### Extracted records
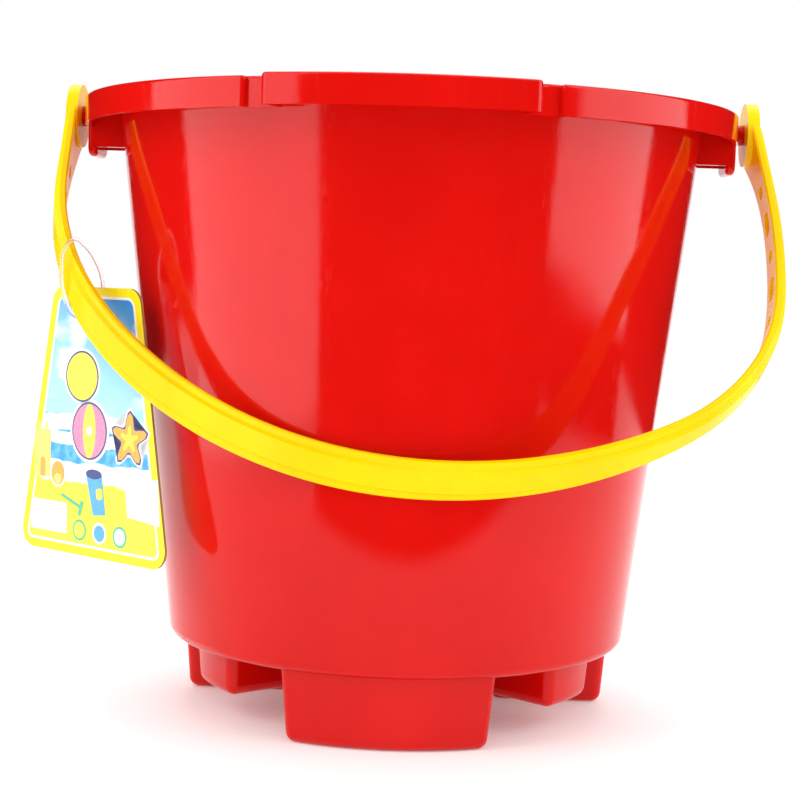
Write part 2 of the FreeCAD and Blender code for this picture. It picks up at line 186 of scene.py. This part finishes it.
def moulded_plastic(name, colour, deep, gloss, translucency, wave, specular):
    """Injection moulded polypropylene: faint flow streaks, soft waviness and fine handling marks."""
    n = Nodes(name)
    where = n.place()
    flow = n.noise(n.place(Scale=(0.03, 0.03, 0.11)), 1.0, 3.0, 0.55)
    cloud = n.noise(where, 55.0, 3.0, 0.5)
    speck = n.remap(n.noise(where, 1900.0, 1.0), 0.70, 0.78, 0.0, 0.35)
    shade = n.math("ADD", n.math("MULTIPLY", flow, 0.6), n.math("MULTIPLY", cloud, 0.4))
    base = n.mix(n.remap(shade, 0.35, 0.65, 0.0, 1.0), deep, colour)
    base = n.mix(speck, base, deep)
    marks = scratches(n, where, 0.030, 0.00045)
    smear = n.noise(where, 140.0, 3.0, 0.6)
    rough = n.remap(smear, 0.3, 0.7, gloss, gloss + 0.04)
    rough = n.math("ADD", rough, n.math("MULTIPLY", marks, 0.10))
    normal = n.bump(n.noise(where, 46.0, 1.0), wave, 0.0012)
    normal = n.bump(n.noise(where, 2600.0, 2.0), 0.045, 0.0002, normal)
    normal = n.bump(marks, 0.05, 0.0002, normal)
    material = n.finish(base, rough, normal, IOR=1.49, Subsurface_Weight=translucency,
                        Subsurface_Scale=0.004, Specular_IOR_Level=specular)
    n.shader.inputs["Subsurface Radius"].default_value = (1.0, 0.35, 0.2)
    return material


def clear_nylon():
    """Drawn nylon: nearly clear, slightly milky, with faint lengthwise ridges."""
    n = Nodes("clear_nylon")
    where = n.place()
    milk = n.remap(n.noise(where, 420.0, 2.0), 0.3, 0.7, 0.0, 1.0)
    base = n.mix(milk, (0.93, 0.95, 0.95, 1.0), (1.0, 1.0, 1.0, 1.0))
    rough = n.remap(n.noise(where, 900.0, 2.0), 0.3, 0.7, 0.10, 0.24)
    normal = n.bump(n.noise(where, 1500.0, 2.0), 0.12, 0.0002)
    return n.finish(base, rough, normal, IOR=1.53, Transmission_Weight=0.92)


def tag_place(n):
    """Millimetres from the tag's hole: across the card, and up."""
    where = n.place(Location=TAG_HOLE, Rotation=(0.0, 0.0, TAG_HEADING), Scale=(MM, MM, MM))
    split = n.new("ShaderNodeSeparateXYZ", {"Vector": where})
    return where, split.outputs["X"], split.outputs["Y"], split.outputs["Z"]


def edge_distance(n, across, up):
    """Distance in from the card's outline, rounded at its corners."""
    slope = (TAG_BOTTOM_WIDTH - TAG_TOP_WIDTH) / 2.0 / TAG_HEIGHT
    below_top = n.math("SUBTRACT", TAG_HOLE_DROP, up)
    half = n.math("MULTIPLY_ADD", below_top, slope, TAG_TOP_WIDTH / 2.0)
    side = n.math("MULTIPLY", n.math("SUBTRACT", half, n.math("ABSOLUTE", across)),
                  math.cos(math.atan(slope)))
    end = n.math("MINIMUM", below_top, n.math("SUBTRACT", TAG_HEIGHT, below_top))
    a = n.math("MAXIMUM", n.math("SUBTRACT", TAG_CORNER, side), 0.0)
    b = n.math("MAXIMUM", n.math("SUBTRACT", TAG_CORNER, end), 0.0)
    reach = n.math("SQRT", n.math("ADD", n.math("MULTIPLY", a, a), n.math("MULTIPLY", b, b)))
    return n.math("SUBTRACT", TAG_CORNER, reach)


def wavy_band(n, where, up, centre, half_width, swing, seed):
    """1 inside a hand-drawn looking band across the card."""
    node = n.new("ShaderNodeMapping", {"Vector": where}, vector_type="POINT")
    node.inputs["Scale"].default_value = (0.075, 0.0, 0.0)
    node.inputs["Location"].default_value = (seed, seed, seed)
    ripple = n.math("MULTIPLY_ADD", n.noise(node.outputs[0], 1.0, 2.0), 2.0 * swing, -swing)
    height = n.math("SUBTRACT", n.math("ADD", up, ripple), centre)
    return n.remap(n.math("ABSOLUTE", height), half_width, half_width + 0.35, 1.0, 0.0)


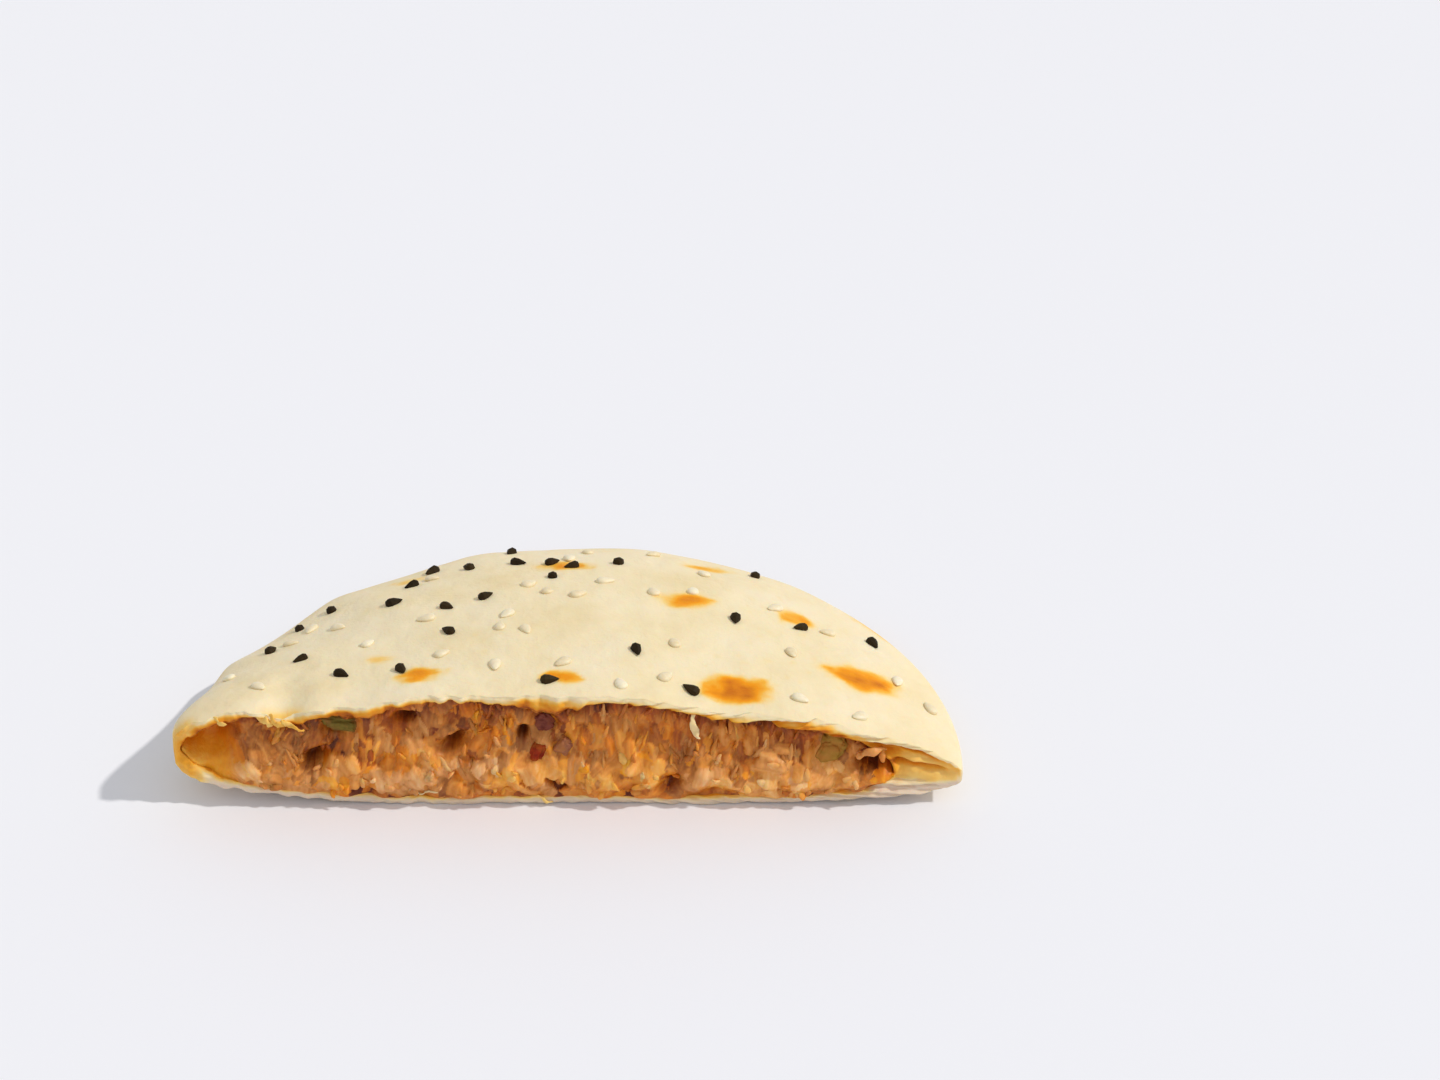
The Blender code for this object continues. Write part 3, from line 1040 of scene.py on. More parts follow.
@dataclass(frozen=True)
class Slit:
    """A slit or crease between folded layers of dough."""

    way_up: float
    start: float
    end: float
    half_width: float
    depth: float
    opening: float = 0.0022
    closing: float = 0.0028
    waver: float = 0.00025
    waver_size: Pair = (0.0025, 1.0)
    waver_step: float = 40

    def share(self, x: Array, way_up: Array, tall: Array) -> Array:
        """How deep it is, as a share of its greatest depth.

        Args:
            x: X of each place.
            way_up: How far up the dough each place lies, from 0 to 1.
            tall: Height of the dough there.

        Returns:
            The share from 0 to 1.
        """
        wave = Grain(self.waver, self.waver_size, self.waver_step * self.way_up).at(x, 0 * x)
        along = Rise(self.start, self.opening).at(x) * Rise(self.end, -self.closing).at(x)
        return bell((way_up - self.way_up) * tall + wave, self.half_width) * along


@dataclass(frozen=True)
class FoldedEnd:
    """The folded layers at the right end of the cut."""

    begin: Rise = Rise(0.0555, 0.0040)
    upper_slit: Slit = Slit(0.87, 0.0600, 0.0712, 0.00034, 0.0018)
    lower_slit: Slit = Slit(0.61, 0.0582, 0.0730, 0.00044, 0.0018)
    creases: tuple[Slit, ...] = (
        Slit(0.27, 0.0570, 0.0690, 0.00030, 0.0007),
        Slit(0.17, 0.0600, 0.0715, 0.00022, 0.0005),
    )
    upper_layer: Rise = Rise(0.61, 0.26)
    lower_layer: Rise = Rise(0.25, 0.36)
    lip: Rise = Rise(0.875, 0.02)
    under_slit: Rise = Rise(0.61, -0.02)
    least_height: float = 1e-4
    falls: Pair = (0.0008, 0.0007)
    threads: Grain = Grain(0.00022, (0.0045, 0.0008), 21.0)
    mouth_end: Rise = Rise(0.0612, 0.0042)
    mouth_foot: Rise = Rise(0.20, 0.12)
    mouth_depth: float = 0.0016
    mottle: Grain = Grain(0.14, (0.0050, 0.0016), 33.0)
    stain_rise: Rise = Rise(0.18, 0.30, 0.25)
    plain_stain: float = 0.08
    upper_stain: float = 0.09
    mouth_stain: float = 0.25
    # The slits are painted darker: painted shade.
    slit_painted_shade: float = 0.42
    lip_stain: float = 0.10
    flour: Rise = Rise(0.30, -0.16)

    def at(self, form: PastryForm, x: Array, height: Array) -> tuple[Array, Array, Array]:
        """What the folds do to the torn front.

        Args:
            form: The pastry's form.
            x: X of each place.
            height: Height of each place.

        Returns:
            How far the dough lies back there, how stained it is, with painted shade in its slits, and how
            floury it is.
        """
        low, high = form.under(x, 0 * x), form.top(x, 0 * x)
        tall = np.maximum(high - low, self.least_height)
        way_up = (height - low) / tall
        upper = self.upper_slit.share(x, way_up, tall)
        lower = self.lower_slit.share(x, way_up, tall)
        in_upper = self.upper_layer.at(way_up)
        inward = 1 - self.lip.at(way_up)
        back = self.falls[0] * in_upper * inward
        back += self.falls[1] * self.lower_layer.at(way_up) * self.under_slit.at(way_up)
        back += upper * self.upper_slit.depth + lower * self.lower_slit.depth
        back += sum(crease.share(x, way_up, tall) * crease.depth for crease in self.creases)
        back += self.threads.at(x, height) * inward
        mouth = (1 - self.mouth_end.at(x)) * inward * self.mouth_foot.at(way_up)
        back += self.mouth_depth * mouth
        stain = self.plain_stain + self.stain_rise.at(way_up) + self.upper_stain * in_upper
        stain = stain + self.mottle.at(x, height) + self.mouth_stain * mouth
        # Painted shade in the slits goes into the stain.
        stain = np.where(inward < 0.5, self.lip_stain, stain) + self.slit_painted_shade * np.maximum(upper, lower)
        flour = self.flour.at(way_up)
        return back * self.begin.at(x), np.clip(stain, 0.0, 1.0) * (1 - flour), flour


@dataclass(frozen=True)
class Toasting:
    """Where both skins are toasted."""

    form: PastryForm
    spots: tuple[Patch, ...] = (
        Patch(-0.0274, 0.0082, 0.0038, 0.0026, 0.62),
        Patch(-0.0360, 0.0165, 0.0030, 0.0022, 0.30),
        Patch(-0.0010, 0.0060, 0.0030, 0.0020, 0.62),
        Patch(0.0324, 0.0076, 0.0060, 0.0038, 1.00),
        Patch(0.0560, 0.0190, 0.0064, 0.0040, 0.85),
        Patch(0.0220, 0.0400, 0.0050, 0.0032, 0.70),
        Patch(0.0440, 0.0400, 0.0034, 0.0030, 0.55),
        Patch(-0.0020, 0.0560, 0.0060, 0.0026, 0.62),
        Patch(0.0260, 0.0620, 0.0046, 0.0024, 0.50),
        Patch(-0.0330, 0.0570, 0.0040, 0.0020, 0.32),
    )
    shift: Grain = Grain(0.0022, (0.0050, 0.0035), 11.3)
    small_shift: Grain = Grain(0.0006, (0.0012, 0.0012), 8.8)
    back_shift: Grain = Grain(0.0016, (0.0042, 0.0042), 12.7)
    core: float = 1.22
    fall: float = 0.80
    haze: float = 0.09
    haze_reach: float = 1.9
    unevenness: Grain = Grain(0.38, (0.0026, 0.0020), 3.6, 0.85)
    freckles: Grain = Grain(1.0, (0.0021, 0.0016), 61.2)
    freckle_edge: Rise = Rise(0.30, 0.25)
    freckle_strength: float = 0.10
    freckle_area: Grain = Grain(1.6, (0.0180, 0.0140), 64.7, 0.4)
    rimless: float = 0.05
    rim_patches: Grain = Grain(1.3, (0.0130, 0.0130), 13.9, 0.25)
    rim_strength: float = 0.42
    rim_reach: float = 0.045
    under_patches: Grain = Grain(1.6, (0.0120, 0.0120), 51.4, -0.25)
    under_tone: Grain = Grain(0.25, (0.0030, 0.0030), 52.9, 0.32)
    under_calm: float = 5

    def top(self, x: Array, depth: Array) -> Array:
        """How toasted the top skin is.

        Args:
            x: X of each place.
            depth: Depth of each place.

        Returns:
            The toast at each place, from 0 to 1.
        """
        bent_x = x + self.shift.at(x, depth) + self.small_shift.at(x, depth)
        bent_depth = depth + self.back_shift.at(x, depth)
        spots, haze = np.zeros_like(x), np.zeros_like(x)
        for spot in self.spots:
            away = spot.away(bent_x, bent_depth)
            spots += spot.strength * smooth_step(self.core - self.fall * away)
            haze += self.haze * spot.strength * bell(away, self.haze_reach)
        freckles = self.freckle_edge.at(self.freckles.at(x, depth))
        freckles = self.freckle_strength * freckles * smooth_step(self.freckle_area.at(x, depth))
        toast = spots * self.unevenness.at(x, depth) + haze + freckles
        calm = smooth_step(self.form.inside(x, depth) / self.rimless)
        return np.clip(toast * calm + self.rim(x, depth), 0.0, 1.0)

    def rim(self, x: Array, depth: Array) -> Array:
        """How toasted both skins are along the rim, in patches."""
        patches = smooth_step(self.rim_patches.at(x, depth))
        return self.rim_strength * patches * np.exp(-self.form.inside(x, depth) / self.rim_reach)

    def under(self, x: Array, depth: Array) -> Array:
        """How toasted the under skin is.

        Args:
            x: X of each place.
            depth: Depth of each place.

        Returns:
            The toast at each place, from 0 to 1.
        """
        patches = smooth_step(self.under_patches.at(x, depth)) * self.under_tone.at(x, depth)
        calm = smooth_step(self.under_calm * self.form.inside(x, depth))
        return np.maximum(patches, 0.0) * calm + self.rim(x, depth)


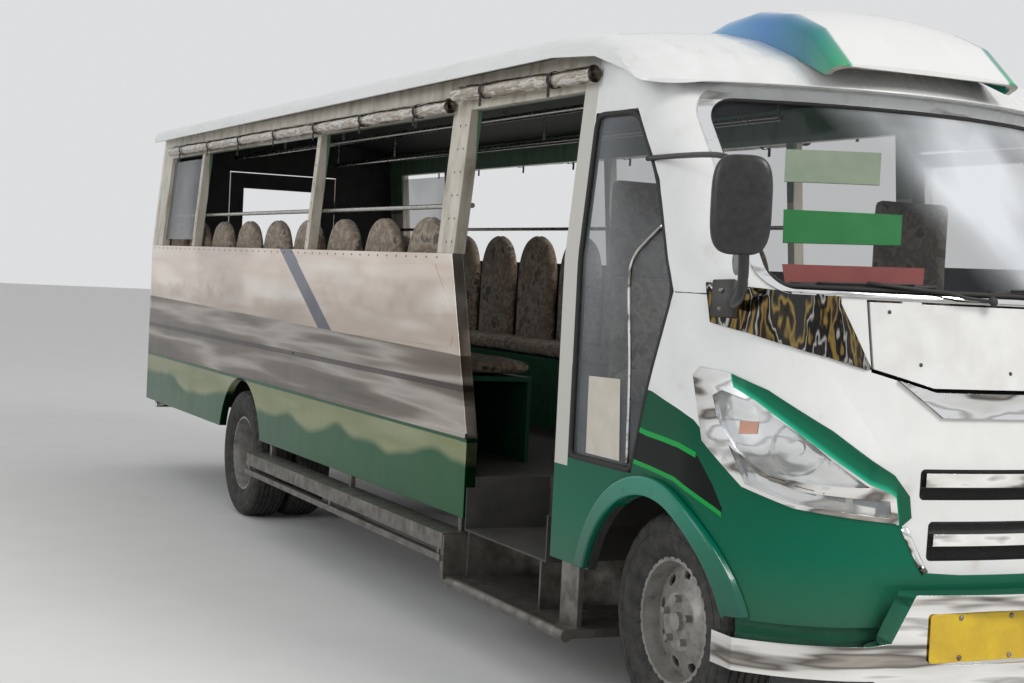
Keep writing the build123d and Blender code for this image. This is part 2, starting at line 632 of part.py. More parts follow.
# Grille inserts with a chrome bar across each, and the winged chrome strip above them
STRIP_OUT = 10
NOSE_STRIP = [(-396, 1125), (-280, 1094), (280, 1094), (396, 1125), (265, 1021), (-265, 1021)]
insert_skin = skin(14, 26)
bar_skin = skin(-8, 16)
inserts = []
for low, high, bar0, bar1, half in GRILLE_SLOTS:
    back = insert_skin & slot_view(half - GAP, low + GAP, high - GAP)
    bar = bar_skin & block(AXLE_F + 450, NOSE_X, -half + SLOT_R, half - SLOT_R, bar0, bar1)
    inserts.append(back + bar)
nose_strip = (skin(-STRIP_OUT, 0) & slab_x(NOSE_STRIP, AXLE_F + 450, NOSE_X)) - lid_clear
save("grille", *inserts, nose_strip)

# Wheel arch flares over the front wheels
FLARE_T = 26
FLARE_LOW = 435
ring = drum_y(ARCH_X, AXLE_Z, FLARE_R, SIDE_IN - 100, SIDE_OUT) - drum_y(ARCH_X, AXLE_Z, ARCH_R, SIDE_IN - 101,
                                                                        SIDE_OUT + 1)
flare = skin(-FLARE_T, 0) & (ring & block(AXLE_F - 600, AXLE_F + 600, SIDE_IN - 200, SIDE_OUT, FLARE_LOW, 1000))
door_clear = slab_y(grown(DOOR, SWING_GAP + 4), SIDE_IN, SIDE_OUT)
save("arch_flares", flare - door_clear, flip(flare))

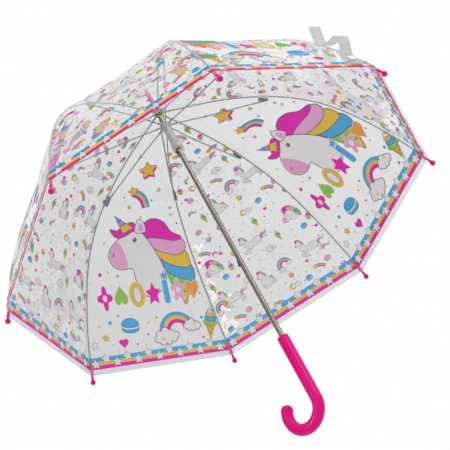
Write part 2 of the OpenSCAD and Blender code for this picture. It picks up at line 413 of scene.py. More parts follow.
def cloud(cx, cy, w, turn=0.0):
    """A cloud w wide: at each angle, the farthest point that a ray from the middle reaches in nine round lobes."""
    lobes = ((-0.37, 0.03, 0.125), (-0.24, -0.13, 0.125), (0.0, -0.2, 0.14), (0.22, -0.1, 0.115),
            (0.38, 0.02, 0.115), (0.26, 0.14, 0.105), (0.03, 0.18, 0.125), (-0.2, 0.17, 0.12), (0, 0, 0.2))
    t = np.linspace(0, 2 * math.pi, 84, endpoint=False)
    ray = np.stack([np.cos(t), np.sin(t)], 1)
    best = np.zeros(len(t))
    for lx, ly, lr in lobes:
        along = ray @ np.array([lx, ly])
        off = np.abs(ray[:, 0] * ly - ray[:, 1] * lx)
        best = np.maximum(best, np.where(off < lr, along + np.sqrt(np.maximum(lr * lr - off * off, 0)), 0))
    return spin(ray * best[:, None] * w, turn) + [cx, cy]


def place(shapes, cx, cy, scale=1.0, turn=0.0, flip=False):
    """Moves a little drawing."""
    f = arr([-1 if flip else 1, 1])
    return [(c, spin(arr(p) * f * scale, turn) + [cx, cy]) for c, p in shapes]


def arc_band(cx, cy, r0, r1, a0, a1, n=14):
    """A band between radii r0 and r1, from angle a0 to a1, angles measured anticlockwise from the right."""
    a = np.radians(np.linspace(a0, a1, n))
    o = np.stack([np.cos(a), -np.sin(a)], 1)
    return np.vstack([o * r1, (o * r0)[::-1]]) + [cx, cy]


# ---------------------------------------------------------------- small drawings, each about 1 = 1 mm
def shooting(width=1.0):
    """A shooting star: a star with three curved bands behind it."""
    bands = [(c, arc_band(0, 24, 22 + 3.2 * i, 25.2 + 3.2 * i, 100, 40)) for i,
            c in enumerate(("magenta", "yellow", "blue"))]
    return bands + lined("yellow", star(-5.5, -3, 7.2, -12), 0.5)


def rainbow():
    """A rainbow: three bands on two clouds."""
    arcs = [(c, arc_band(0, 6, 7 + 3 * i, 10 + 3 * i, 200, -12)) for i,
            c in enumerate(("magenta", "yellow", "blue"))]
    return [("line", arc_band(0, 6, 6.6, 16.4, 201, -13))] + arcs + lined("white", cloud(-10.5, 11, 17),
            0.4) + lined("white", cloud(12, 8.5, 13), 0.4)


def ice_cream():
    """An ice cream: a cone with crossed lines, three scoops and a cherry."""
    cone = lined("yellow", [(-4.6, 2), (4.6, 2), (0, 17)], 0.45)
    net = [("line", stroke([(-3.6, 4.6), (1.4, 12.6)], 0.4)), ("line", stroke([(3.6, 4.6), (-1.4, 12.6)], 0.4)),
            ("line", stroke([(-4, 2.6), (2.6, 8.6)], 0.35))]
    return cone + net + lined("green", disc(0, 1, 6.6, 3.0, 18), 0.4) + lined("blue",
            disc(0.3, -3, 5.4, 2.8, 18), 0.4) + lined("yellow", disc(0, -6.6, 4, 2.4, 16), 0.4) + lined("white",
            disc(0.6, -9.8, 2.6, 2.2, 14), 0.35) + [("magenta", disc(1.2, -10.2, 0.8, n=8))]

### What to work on
Locate the string "follow" in the listing above and copy every line where it occurs.

### Result of this task
The Blender code for this object continues. Write part 3, from line 1040 of scene.py on. More parts follow.
Keep writing the build123d and Blender code for this image. This is part 2, starting at line 632 of part.py. More parts follow.
Write part 2 of the OpenSCAD and Blender code for this picture. It picks up at line 413 of scene.py. More parts follow.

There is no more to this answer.